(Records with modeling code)
# # # # # # #
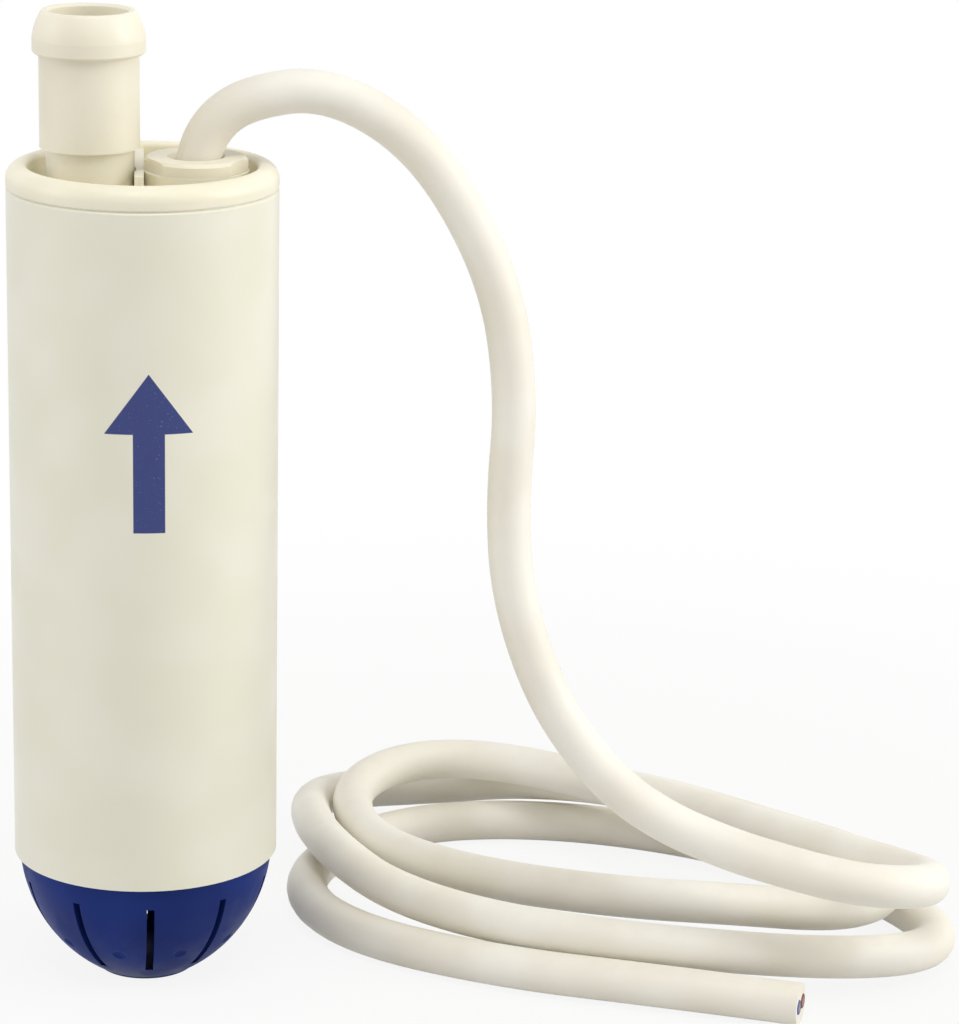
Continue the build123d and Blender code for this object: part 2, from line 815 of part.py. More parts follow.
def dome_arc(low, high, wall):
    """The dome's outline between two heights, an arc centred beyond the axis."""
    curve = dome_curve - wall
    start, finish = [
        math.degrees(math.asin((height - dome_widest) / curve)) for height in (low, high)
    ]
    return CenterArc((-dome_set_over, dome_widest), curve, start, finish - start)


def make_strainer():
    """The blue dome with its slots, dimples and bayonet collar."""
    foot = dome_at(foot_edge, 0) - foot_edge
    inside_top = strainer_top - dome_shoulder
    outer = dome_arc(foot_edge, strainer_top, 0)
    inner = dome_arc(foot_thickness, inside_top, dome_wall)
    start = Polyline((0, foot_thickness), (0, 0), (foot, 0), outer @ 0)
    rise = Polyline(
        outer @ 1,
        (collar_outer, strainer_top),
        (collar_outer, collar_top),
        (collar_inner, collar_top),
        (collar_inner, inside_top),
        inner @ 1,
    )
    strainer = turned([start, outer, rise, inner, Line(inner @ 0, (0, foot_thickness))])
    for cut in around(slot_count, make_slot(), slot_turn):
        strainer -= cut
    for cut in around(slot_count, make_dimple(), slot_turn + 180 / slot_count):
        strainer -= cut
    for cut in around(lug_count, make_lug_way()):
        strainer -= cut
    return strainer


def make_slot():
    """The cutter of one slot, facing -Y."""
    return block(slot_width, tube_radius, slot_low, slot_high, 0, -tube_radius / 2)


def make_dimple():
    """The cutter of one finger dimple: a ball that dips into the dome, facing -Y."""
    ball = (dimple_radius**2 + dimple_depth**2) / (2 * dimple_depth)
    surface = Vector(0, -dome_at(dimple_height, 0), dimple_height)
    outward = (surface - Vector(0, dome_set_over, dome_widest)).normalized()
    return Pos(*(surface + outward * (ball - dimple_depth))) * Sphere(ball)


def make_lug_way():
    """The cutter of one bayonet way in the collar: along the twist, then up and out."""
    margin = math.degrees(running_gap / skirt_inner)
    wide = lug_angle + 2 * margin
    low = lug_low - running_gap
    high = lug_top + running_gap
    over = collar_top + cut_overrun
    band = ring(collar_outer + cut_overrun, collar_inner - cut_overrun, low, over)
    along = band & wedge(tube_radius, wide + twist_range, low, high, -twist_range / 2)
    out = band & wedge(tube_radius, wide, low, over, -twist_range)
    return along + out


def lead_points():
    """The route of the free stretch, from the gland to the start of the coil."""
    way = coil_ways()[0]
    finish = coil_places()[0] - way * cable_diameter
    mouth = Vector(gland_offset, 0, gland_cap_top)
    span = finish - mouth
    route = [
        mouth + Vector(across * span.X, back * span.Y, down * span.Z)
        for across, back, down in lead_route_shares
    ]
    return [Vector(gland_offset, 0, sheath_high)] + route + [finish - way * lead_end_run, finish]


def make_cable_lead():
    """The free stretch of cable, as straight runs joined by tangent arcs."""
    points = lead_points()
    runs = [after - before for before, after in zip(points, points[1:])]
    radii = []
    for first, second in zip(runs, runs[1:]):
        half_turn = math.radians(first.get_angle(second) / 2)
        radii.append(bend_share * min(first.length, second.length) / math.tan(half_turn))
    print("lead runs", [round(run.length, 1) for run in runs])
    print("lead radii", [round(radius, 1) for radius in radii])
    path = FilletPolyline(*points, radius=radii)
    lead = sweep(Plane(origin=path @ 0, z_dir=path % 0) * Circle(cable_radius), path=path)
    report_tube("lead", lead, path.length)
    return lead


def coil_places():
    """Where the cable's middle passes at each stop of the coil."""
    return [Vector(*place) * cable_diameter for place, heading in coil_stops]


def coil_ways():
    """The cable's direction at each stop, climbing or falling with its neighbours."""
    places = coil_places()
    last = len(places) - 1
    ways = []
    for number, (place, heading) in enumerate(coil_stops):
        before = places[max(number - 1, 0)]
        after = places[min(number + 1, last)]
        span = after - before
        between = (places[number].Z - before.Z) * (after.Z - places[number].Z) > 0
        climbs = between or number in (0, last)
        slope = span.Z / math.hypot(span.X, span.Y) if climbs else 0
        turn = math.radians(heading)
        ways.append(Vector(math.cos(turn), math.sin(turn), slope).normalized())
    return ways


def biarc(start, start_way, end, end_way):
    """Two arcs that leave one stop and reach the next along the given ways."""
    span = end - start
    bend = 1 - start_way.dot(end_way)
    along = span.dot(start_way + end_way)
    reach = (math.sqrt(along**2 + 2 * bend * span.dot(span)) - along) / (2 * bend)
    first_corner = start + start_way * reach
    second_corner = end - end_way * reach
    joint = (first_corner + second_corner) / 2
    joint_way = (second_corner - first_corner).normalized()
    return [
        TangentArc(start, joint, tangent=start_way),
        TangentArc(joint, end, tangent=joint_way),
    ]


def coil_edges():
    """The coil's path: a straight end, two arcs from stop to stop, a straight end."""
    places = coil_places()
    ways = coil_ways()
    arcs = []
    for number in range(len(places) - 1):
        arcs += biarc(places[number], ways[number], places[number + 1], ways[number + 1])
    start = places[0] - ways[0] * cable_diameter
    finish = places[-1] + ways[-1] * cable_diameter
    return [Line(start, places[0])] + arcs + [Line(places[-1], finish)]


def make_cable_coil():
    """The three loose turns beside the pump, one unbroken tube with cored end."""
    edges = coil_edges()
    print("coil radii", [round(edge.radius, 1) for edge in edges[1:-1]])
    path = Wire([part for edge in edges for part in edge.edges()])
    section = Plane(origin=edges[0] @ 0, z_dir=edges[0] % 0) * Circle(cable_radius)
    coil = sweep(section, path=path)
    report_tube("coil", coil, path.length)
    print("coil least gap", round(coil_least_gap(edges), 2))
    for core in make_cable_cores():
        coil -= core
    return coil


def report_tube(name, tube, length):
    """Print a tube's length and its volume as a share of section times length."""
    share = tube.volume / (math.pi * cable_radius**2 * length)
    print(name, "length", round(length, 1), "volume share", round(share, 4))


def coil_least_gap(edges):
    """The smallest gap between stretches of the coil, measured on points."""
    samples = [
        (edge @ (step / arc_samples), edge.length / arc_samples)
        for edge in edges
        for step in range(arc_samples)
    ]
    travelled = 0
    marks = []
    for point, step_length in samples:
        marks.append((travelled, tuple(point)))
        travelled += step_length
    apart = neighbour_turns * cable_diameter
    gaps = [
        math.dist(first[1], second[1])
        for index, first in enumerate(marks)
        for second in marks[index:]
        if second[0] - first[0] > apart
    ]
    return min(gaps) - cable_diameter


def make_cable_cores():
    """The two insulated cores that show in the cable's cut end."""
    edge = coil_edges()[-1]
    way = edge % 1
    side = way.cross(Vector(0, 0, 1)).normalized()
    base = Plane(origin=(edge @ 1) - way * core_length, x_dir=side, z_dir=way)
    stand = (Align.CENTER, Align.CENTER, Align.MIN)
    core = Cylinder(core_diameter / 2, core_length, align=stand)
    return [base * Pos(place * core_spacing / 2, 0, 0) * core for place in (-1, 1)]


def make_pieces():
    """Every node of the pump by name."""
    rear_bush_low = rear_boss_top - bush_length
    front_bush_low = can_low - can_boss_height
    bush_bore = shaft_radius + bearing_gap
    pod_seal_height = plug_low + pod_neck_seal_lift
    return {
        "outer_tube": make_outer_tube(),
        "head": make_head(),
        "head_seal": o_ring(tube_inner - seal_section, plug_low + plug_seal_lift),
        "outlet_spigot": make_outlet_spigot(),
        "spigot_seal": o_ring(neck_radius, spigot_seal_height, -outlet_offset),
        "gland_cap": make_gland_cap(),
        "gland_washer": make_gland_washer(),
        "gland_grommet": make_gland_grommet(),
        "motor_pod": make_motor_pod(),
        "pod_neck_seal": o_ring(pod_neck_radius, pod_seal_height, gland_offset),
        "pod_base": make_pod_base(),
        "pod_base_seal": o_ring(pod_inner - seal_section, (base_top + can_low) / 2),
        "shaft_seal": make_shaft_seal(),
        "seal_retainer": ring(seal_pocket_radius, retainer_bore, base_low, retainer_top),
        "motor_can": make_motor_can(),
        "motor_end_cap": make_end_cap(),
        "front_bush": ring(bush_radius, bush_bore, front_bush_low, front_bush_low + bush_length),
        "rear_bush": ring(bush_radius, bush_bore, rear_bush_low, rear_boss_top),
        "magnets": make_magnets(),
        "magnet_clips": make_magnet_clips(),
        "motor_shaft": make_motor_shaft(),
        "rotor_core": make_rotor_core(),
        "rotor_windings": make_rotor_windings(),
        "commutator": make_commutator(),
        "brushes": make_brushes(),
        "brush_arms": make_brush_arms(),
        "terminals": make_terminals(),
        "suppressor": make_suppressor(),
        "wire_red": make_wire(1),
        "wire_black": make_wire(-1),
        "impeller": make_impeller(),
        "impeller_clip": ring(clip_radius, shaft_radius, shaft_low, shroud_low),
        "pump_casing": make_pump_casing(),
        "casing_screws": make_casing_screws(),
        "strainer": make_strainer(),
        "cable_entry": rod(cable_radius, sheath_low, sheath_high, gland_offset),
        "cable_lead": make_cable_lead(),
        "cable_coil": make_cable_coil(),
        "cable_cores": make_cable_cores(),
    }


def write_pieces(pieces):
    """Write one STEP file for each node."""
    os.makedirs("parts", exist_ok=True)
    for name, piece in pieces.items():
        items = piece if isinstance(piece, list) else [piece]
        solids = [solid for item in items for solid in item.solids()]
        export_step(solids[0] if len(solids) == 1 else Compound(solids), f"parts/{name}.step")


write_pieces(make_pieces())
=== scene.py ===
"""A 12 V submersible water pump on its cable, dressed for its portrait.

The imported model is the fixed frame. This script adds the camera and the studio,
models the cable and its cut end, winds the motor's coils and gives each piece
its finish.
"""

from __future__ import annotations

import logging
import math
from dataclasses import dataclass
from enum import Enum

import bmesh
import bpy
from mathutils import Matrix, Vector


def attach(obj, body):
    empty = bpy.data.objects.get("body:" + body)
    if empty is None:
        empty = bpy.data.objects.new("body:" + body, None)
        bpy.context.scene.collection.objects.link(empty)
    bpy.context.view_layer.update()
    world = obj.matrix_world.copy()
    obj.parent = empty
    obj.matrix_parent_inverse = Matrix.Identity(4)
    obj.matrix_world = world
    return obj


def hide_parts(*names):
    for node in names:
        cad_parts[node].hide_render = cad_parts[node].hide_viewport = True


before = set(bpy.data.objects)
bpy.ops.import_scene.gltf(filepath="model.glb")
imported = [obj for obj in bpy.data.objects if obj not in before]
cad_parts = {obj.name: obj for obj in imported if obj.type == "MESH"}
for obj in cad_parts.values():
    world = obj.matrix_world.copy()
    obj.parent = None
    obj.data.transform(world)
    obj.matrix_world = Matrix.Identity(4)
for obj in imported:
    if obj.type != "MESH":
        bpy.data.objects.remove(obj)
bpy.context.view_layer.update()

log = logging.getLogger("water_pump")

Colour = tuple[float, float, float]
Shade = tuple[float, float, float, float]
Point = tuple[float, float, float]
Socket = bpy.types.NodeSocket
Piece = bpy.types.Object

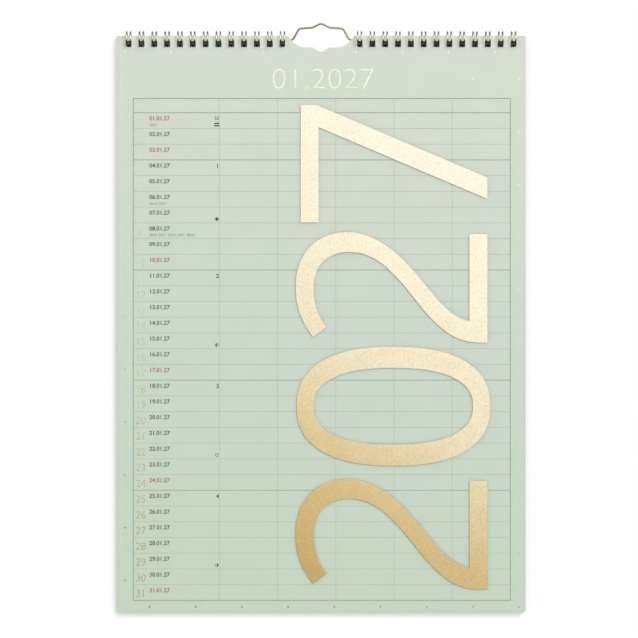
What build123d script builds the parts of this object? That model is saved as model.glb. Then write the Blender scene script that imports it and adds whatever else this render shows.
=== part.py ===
# # # # # # #
> TASK DESCRIPTION:
Nothing but the lines from the one with "for name, piece" through the one with "obj.data.transform(world)" should be retyped; include both and keep them exact.

> TASK ANSWER:
    for name, piece in pieces.items():
        items = piece if isinstance(piece, list) else [piece]
        solids = [solid for item in items for solid in item.solids()]
        export_step(solids[0] if len(solids) == 1 else Compound(solids), f"parts/{name}.step")


write_pieces(make_pieces())
=== scene.py ===
"""A 12 V submersible water pump on its cable, dressed for its portrait.

The imported model is the fixed frame. This script adds the camera and the studio,
models the cable and its cut end, winds the motor's coils and gives each piece
its finish.
"""

from __future__ import annotations

import logging
import math
from dataclasses import dataclass
from enum import Enum

import bmesh
import bpy
from mathutils import Matrix, Vector


def attach(obj, body):
    empty = bpy.data.objects.get("body:" + body)
    if empty is None:
        empty = bpy.data.objects.new("body:" + body, None)
        bpy.context.scene.collection.objects.link(empty)
    bpy.context.view_layer.update()
    world = obj.matrix_world.copy()
    obj.parent = empty
    obj.matrix_parent_inverse = Matrix.Identity(4)
    obj.matrix_world = world
    return obj


def hide_parts(*names):
    for node in names:
        cad_parts[node].hide_render = cad_parts[node].hide_viewport = True


before = set(bpy.data.objects)
bpy.ops.import_scene.gltf(filepath="model.glb")
imported = [obj for obj in bpy.data.objects if obj not in before]
cad_parts = {obj.name: obj for obj in imported if obj.type == "MESH"}
for obj in cad_parts.values():
    world = obj.matrix_world.copy()
    obj.parent = None
    obj.data.transform(world)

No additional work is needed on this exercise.